How the atomic model developed
Our idea of the atom has changed many times as new evidence appeared. At first atoms were thought to be tiny solid spheres that could not be divided. After the electron was discovered, the plum pudding model suggested the atom was a ball of positive charge with negative electrons scattered through it. The alpha scattering experiment, in which positively charged particles were fired at thin gold foil, showed that most particles passed straight through but a few bounced back. This proved that the mass and positive charge were concentrated in a tiny central nucleus, leading to the nuclear model. Niels Bohr then suggested electrons orbit the nucleus at fixed distances called shells or energy levels, and later work showed the nucleus contains both protons and neutrons. This story is a good example of how scientific models are tested and improved over time.
Sub-atomic particles and isotopes
Atoms are made of three sub-atomic particles. Protons have a relative charge of +1 and a relative mass of 1, neutrons have no charge and a relative mass of 1, and electrons have a charge of -1 with a mass so small it is usually taken as zero. Protons and neutrons sit in the central nucleus, while electrons move around it in shells. Atoms have no overall charge because the number of protons equals the number of electrons. The atomic number tells you how many protons an atom has and defines which element it is, while the mass number is the total number of protons plus neutrons. Isotopes are atoms of the same element with the same number of protons but different numbers of neutrons, giving them different mass numbers. The relative atomic mass of an element is the average mass of its isotopes, taking into account how common each one is.
Electronic structure
Electrons are arranged in shells around the nucleus, and each shell can only hold a limited number of electrons. The first shell holds up to 2 electrons, and the next two shells each hold up to 8 electrons. Electrons fill the lowest energy shell nearest the nucleus first before starting the next one. We can write the arrangement as numbers separated by commas, so a sodium atom with 11 electrons is written as 2,8,1. This electronic structure controls how an atom reacts, because it is the electrons in the outer shell that take part in bonding. The number of electrons in the outer shell of an atom is equal to the group number of that element in the periodic table, which is why elements in the same group behave in similar ways.
The modern periodic table
The periodic table lists all the elements in order of increasing atomic number, arranged in rows called periods and columns called groups. Elements in the same group have the same number of outer shell electrons and therefore have similar chemical properties, which makes the table a powerful tool for predicting how an element will behave. Early chemists such as Mendeleev arranged elements before protons were known, ordering them by atomic mass but leaving gaps for undiscovered elements and even swapping the order of some pairs so that similar elements lined up. His predictions about the missing elements later turned out to be correct, which gave strong support to his table. Once protons were discovered, ordering by atomic number explained why his arrangement worked so well.
Metals and non-metals
Most elements are metals, and they are found on the left and towards the bottom of the periodic table, while non-metals are found on the right. Metals tend to be shiny, good conductors of heat and electricity, malleable and have high melting points. Non-metals are often dull, poor conductors and have lower melting and boiling points, with many being gases at room temperature. The difference comes from electronic structure, because metal atoms have few outer shell electrons that they lose easily to form positive ions, while non-metal atoms tend to gain electrons to form negative ions or share electrons. When metals react with non-metals the electrons transferred lead to ionic compounds, and this is a key reason the position of an element in the table tells you so much about its chemistry.

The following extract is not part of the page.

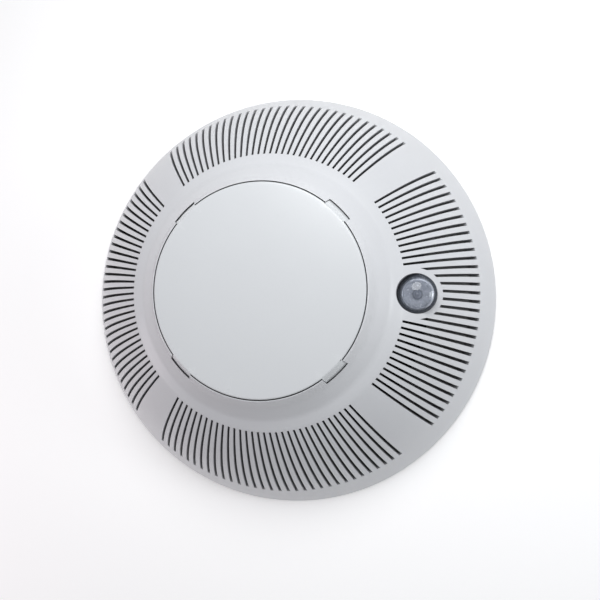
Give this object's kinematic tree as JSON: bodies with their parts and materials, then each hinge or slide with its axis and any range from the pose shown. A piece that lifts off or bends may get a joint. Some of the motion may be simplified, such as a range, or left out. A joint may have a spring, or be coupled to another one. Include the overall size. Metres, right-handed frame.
{
  "type": "heat detector",
  "caption": "Round domed ceiling heat detector with radial air slots, a press-to-test centre cap, a small clear lamp lens and a twist-off mounting plate.",
  "frame": {"origin": "centre of the mounting plate's ceiling face", "axes": "+Z away from the ceiling into the room, along the round body's axis; +X from the axis through the lamp lens"},
  "size_m": [0.15, 0.15, 0.0466],
  "materials": {
    "cover_white": "satin moulded",
    "cap_white": "smooth satin moulded",
    "base_white": "fine texture moulded",
    "plate_white": "fine texture moulded",
    "terminal_grey": "satin",
    "screw_steel": "zinc plated",
    "contact_bronze": "spring bronze",
    "wire_red": "pvc insulation",
    "wire_white": "pvc insulation",
    "screen_black": "fine gauze",
    "spring_steel": "drawn wire",
    "lens_clear": "clear polycarbonate",
    "reflector_chrome": "vacuum metallised",
    "led_yellow": "epoxy dome",
    "holder_grey": "satin",
    "board_green": "solder mask",
    "pin_tin": "tinned",
    "switch_black": "satin",
    "plunger_white": "satin",
    "sounder_black": "satin",
    "sounder_brass": "rolled",
    "sounder_ceramic": "silvered ceramic",
    "cell_sleeve": "shrink sleeve",
    "thermistor_bead": "glass-like epoxy",
    "relay_case": "moulded",
    "chip_black": "epoxy",
    "capacitor_sleeve": "shrink sleeve",
    "resistor_black": "chip",
    "diode_black": "moulded",
    "arrester_blue": "epoxy dipped",
    "ferrite_grey": "sintered",
    "coil_copper": "enamelled wire"
  },
  "bodies": {
    "mounting_plate": {"mounting_plate": "plate_white", "terminal_block": "terminal_grey", "terminal_screws": "screw_steel", "contact_leaves": "contact_bronze", "supply_links": "wire_red"},
    "head": {"base_shell": "base_white", "front_cover": "cover_white", "cover_screws": "screw_steel", "insect_screen": "screen_black", "cap_springs": "spring_steel", "lens": "lens_clear", "lamp_reflector": "reflector_chrome", "lamp_led": "led_yellow", "lamp_holder": "holder_grey", "lamp_wires": "wire_white", "circuit_board": "board_green", "board_screws": "screw_steel", "contact_pins": "pin_tin", "test_switch_body": "switch_black", "sounder_housing": "sounder_black", "sounder_disc": "sounder_brass", "sounder_ceramic": "sounder_ceramic", "sounder_leads": "wire_red", "backup_cell": "cell_sleeve", "cell_tags": "pin_tin", "thermistor_beads": "thermistor_bead", "thermistor_leads": "pin_tin", "relay": "relay_case", "microcontroller": "chip_black", "capacitors": "capacitor_sleeve", "resistors": "resistor_black", "diodes": "diode_black", "surge_arrester": "arrester_blue", "inductor_core": "ferrite_grey", "inductor_coil": "coil_copper"},
    "test_cap": {"centre_cap": "cap_white"},
    "switch_plunger": {"test_switch_plunger": "plunger_white"}
  },
  "joints": [
    {"name": "head_twist", "type": "hinge", "parent": "mounting_plate", "child": "head", "pos_m": [0, 0, 0], "axis": [0, 0, 1], "range_deg": [0, 15]},
    {"name": "cap_press", "type": "slide", "parent": "head", "child": "test_cap", "axis": [0, 0, -1], "range_m": [0, 0.0015], "stiffness_N_per_m": 1200, "springref_m": -0.0015, "deforming": ["cap_springs"]},
    {"name": "plunger_press", "type": "slide", "parent": "head", "child": "switch_plunger", "axis": [0, 0, -1], "range_m": [0, 0.0015]}
  ],
  "couplings": [
    {"joint": "plunger_press", "follows": "cap_press", "ratio": 1}
  ]
}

Group 0, Group 1 and Group 7 trends
Group 0, the noble gases, are very unreactive because their atoms already have a full outer shell of electrons, so they have little tendency to react. As you go down Group 0 the boiling points increase because the atoms get larger and the forces between them grow stronger. Group 1, the alkali metals such as lithium, sodium and potassium, each have one outer electron, are very reactive and become more reactive going down the group as the outer electron is more easily lost. They react with water to form an alkaline solution and hydrogen gas. Group 7, the halogens such as chlorine, bromine and iodine, each have seven outer electrons and become less reactive going down the group because it is harder to gain an extra electron when the atom is larger. A more reactive halogen can displace a less reactive one from a solution of its salt.
Key terms
Atom
The smallest particle of an element that can exist.
Element
A substance made of only one type of atom.
Compound
A substance made of two or more elements chemically joined together.
Mixture
Two or more substances not chemically joined, which can be separated by physical methods.
Atomic number
The number of protons in an atom, which defines the element.
Mass number
The total number of protons plus neutrons in an atom.
Isotope
Atoms of the same element with the same protons but different numbers of neutrons.
Relative atomic mass
The average mass of the isotopes of an element, weighted by their abundance.
Electronic structure
The arrangement of electrons in shells around the nucleus.
Group
A vertical column of the periodic table whose elements have the same number of outer electrons.
Period
A horizontal row of the periodic table.
Ion
A charged particle formed when an atom loses or gains electrons.
Exam technique
Remember protons and neutrons have a relative mass of 1 while the electron mass is taken as zero, so the mass number depends only on the nucleus.
Isotopes have different mass numbers but the SAME atomic number, so they are the same element with the same chemical properties.
The number of outer shell electrons equals the group number, which lets you predict reactivity and the charge of the ion an element forms.
Quick check
Two atoms have the same number of protons but different numbers of neutrons. What are they?
Different elements
Isotopes of the same element
Compounds
Ions of different charge
Show answer
Answer: ISOTOPES OF THE SAME ELEMENT. The number of protons (atomic number) defines the element, so atoms with the same protons are the same element; a difference in neutrons only changes the mass number, making them isotopes.